Personally, I think testing should be applied to all vehicles, even those under three years old. Some owners do 50,000 miles PA, so in three years, that vehicle has done 150,000 miles and is probably on its third set of tyres. I have often pointed out a defect to a motorist and their response is usually, oh, I will get that done at the next service or MOT!



Posted 13 Jan 2013, 13:35 #7 

It is a vast subject but has relatively simple means of solving the problems which could easily arise following accidents, not least of which could be injury to the owner/driver - both financial and physical. It does seem a very retrograde decision to abolish the MOT for vehicles that by definition should be just as closely, if not more so, monitored for safety and efficiency as all others.

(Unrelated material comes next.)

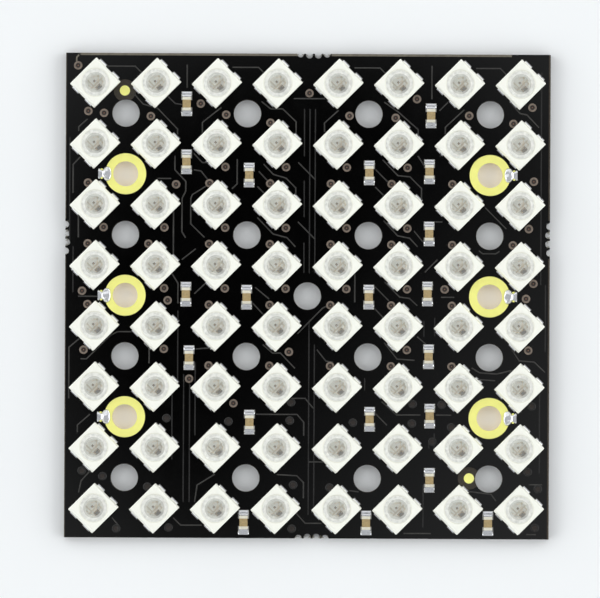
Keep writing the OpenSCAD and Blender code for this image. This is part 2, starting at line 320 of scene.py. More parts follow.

In all of these government moves it is continually stated that ’consultations’ have been taken but those consulted are for all intents and purposes unidentified. Surely it’s about time that all government ’consultations’ were listed, with the contributors’ qualifications and objectivity stated. I can’t accept that motoring organisations, especially garages/repairers/MOT examiners/engineers, would have been in support and approval of this. That leaves those most respected and trusted members of those with an interest in cars, the publishers of, or contributors to, motoring magazines who of course end up with no legal culpability. Maybe an MP could make an enquiry under the freedom of information legislation?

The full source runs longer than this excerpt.